Hi, thanks for the feedback. We set the TTL to a low value in case we need to fail over to a different address. You have raised a valid point and I shall raise it to the team for discussion. We’ll try to find a good balance for it.
Hi, the supervisor polling interval has a minimum value of 10 minutes. The DNS address won’t be queried until the request is made so unless we set the TTL to maybe at least an hour, the DNS will still be queried for every supervisor poll. Setting the supervisor poll interval to 1 hour if you don’t expect frequent updates might be more helpful for such devices. You may refer to the docs on how to further reduce the bandwidth consumption for low traffic devices. The supervisor can also be restarted to immediately poll for updates in case an immediate change is needed.

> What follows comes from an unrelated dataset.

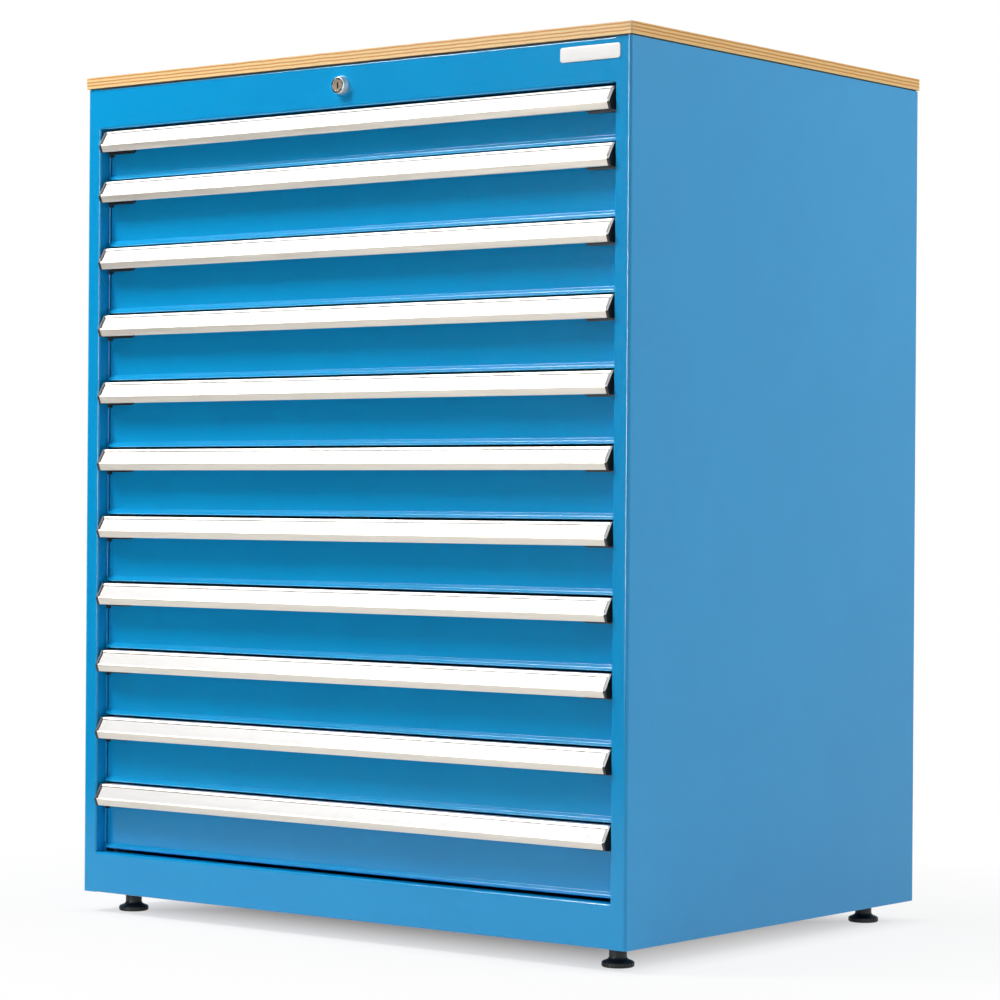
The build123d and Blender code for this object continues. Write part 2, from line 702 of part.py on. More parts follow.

The web dashboard also uses the same API so if we increased the TTL and we did a failover, web users might not get the new address as immediately. In this case, keeping the API address TTL to a very low value makes more sense.
I understand where you are coming from with the supervisor polling interval. While I understand your reasoning for lower TTLs (failover) consistent IPs maintained through ELB and similar are quite reliable.
Another option might be to use keepalive and keep a single connection open.
Anyway this was just my oppinion given what I saw on a device under investigation.
Perhaps that should be adjusted if it’s whats holding you back. An alternative subdomain wouldnt be a bad idea.
FYI there is also the connectivity healthcheck. Minor but is performing hourly lookups.
Have you considered setting a local resolver cache (we use dnsmasq) to override upstream TTLs instead? You could patch the host OS to add the relevant configuration properties to /etc/dnsmasq.d/my-ttl.conf
override, which will persist between device reboots. You’ll need to mount -o remount r,w /
first.